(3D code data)
--------

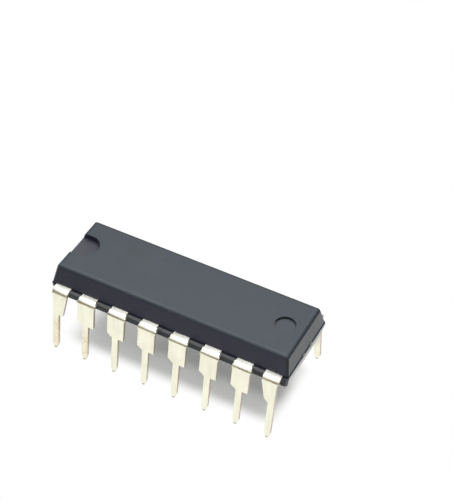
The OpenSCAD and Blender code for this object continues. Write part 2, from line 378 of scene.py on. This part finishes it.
def grain_group():
    """Fine pits, slow mottling and sparse specks, all in the object's own space."""
    known = bpy.data.node_groups.get("Fine grain")
    if known:
        return known
    tree, start, end = new_group(
        "Fine grain",
        [
            ("Vector", "NodeSocketVector", None),
            ("Pits", "NodeSocketFloat", 16000.0),
            ("Mottle", "NodeSocketFloat", 700.0),
            ("Speck", "NodeSocketFloat", 9000.0),
        ],
        [("Height", "NodeSocketFloat"), ("Mottling", "NodeSocketFloat"), ("Specks", "NodeSocketFloat")],
    )
    pits = shader_node(tree, "ShaderNodeTexNoise", Detail=3.0, Roughness=0.6)
    mottle = shader_node(tree, "ShaderNodeTexNoise", Detail=2.0, Roughness=0.5)
    specks = shader_node(tree, "ShaderNodeTexVoronoi", Randomness=1.0)
    for node, scale in ((pits, "Pits"), (mottle, "Mottle"), (specks, "Speck")):
        tree.links.new(start.outputs["Vector"], node.inputs["Vector"])
        tree.links.new(start.outputs[scale], node.inputs["Scale"])
    tree.links.new(pits.outputs["Fac"], end.inputs["Height"])
    tree.links.new(mottle.outputs["Fac"], end.inputs["Mottling"])
    parts = tree.nodes.new("ShaderNodeSeparateColor")
    tree.links.new(specks.outputs["Color"], parts.inputs["Color"])
    rare = ranged(tree, parts.outputs["Red"], 0.86, 0.97)
    small = ranged(tree, specks.outputs["Distance"], 0.42, 0.2)
    tree.links.new(product(tree, rare, small), end.inputs["Specks"])
    return tree


def new_material(name):
    """A material with a Principled shader, and its tree, shader and Object coordinates."""
    material = bpy.data.materials.new(name)
    material.use_nodes = True
    tree = material.node_tree
    shader = tree.nodes["Principled BSDF"]
    place = tree.nodes.new("ShaderNodeTexCoord").outputs["Object"]
    return material, tree, shader, place


def placed_grain(tree, place, **scales):
    """The grain group in a material, with its own scales."""
    node = tree.nodes.new("ShaderNodeGroup")
    node.node_tree = grain_group()
    tree.links.new(place, node.inputs["Vector"])
    for label, value in scales.items():
        node.inputs[label].default_value = value
    return node


def bumped(tree, shader, height, strength, distance):
    """A bump on the shader's normal from a height."""
    bump = tree.nodes.new("ShaderNodeBump")
    bump.inputs["Strength"].default_value = strength
    bump.inputs["Distance"].default_value = distance
    tree.links.new(height, bump.inputs["Height"])
    tree.links.new(bump.outputs["Normal"], shader.inputs["Normal"])


# Materials


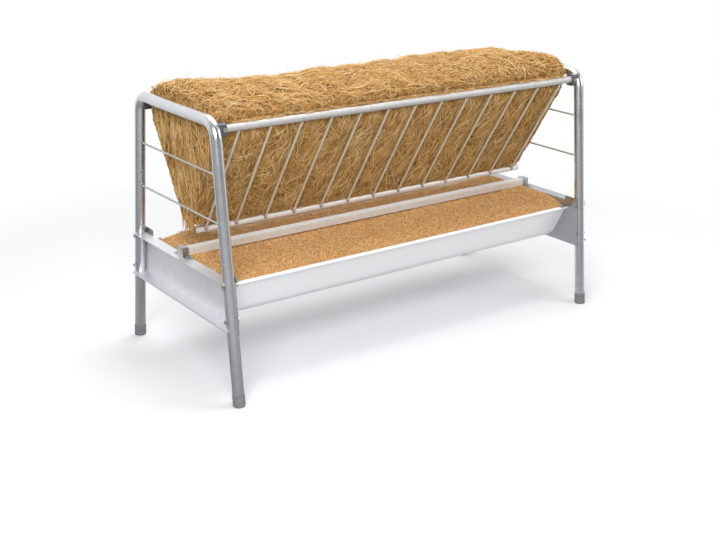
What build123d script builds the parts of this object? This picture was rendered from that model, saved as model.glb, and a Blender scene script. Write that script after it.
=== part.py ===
from build123d import *
import os
from math import atan2, cos, hypot, radians, sin, tan

# A double-sided hay rack over a feed trough, carried by two bent tube end frames.
# X runs along the feeder, Y across it with the front at -Y, and Z up from the floor.

# Driving dimensions, in millimetres
FRAME_SPACING = 1750  # between the centre planes of the two end frames
TOP_HEIGHT = 1003  # centre line of the end frames' top tubes
TOP_HALF = 277  # half the spread of the leg centre lines at TOP_HEIGHT
FOOT_HALF = 393  # half the spread of the leg centre lines at the floor
TUBE_R = 21
TUBE_WALL = 2
BEND_R = 60  # centre line of the end frames' two bends
FOOT_BASE = 4  # the foot caps' floor thickness, which the legs stand on
FOOT_R = 22.5
FOOT_HEIGHT = 46

SHEET = 2  # pressed sheet of the trough and end plates
PLATE_TOP = 452
PLATE_BOTTOM = 262
FLANGE = 50  # how far the end plates' top fold and lower shelf stand out from the web
FOLD_R = 5  # outside radius of a fold
PLATE_REACH = 10  # sheet past the legs' centre lines on each side
SHELF_Z = 286  # top of the angle welded along the lower part of an end plate
SHELF_LIP = 8
LEG_CLEAR = 0.6  # round the legs where they pass through the folds

RIM_HALF = 284  # half the trough's width at the top of its walls
RIM_Z = 416
WALL_SLOPE = 27  # degrees from upright
TROUGH_BOTTOM = 263
TROUGH_CORNER_R = 72
BEAD_R = 7
BEAD_LIFT = 4  # bead centre above the wall's top edge

RAIL_R = 13.5
RAIL_WALL = 2
TOP_RAIL_Y = 268
TOP_RAIL_Z = 977
RACK_BOTTOM_Z = 542
RACK_BOTTOM_HALF = 818  # half the length of the rack's bottom rail
PLUG_LENGTH = 16

BARS_PER_SIDE = 13
BAR_R = 5
BAR_OFFSET = 8  # how far outside the rails' centre lines the bars run
BAR_REACH = 777  # the outermost bars' distance from the middle

WIRE_R = 4
WIRE_HEIGHTS = {"upper": 822, "lower": 651}

CENTRE_RAIL = 32  # square tube
CENTRE_RAIL_WALL = 2.5
CENTRE_RAIL_HALF = 882
SADDLE_X = 868
SADDLE_WIDTH = 26
SADDLE_SHEET = 3
SADDLE_FOOT = 30

CLAMP_LENGTH = 38  # along the rail
CLAMP_WIDTH = 38
CLAMP_HEIGHT = 46
CLAMP_INNER_X = 834
SOCKET_END_X = 852

BRACKET_SHEET = 3.5
BRACKET_BOTTOM = 427
BRACKET_TOP = 472
BRACKET_REACH = 42  # how far a bracket's tongue lies along the rim bead

BOLT_R = 4
HOLE_R = 4.2
HEAD_ACROSS = 13
HEAD_THICK = 5.5
NUT_THICK = 6.5
WASHER_R = 8
WASHER_THICK = 1.6
BOLT_TAIL = 3  # thread past the nut

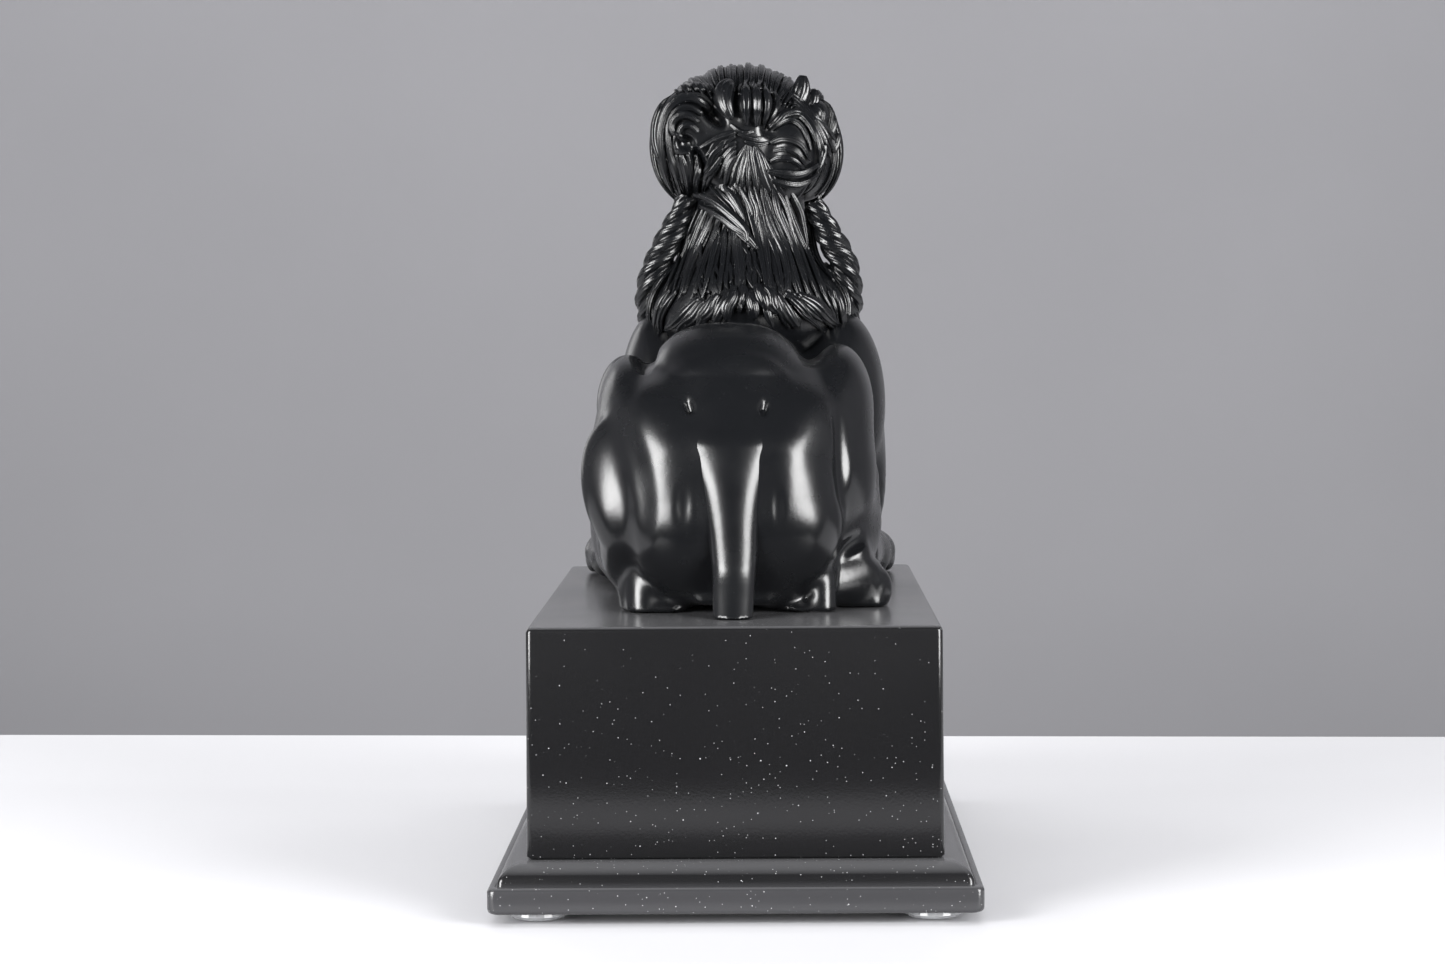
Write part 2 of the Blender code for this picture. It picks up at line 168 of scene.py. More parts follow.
class Clay:
    """A solid built up form by form, as signed distances on a grid."""

    def __init__(self, low, high, step):
        self.axes = [np.arange(a, b + step, step, dtype=np.float32) for a, b in zip(low, high)]
        self.field = np.full([len(axis) for axis in self.axes], FAR, np.float32)
        self.steps = []

    def _apply(self, form, blend, sign):
        distance, low, high = form
        margin = blend + 4
        part = tuple(
            slice(*np.searchsorted(axis, (a - margin, b + margin)))
            for axis, a, b in zip(self.axes, low, high)
        )
        d = distance(*np.ix_(*(axis[s] for axis, s in zip(self.axes, part))))
        old = self.field[part]
        self.field[part] = soft_min(old, d, blend) if sign > 0 else -soft_min(-old, d, blend)
        self.steps.append((distance, blend, sign))

    def add(self, form, blend=6):
        self._apply(form, blend, 1)

    def cut(self, form, blend=3):
        self._apply(form, blend, -1)

    def at(self, p):
        x, y, z = p.T
        d = np.full(len(p), FAR)
        for distance, blend, sign in self.steps:
            e = distance(x, y, z)
            d = soft_min(d, e, blend) if sign > 0 else -soft_min(-d, e, blend)
        return d

    def slope(self, p, reach=0.1):
        g = np.empty_like(p)
        for i in range(3):
            q = np.zeros(3)
            q[i] = reach
            g[:, i] = (self.at(p + q) - self.at(p - q)) / (2 * reach)
        return g

    def normal(self, p):
        g = self.slope(p, 0.4)
        return g / np.maximum(np.linalg.norm(g, axis=1), 1e-6)[:, None]

    def snap(self, p, rounds=2, most=0.6):
        """Moves points on to the surface."""
        for _ in range(rounds):
            g = self.slope(p)
            square = np.maximum((g * g).sum(1), 0.05)
            p = p - g * np.clip(self.at(p) / square, -most, most)[:, None]
        return p

    def hit(self, start, direction, steps=40):
        """Where rays from outside first meet the surface, in steps a little short of the distance."""
        p, d = np.array(start, float), np.array(direction, float)
        d = d / np.linalg.norm(d, axis=1)[:, None]
        for _ in range(steps):
            p = p + d * (self.at(p) * 0.8)[:, None]
        return p

    def behind(self, x, h):
        """The point of the surface seen from behind at x and h."""
        return self.hit([(x, 110, h)], [(0, -1, 0)], 60)[0]

    def dent(self, x, h, radii, turn=(0, 0, 0), sunk=0.5, blend=2):
        """Presses an egg into the back. sunk is how far its middle lies below the surface."""
        y = self.behind(x, h)[1]
        self.cut(egg((x, y - sunk, h), radii, turn), blend)

    def mesh(self, rounds=3):
        verts, quads = surface_nets(self.field, self.axes)
        return self.snap(relax(verts, quads), rounds), quads


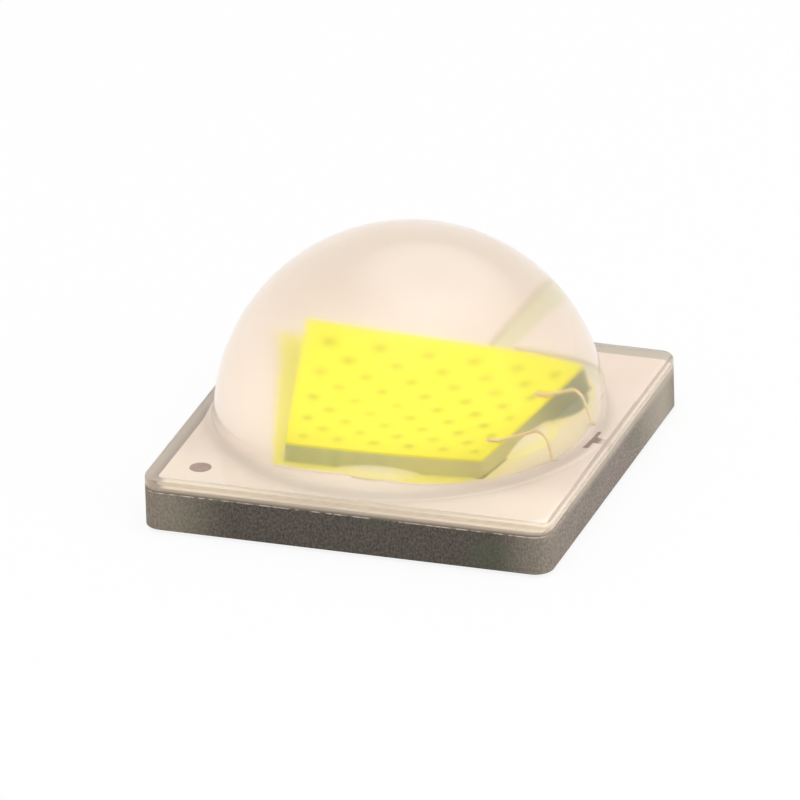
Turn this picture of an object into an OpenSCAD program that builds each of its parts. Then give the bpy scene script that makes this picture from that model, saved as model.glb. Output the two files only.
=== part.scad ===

--------

> STATED GOAL: Your task is to write out the lines from the one with "Turn this picture" through the end of the records, exactly and with nothing added.

> PROBLEM SOLUTION:
Turn this picture of an object into an OpenSCAD program that builds each of its parts. Then give the bpy scene script that makes this picture from that model, saved as model.glb. Output the two files only.
=== part.scad ===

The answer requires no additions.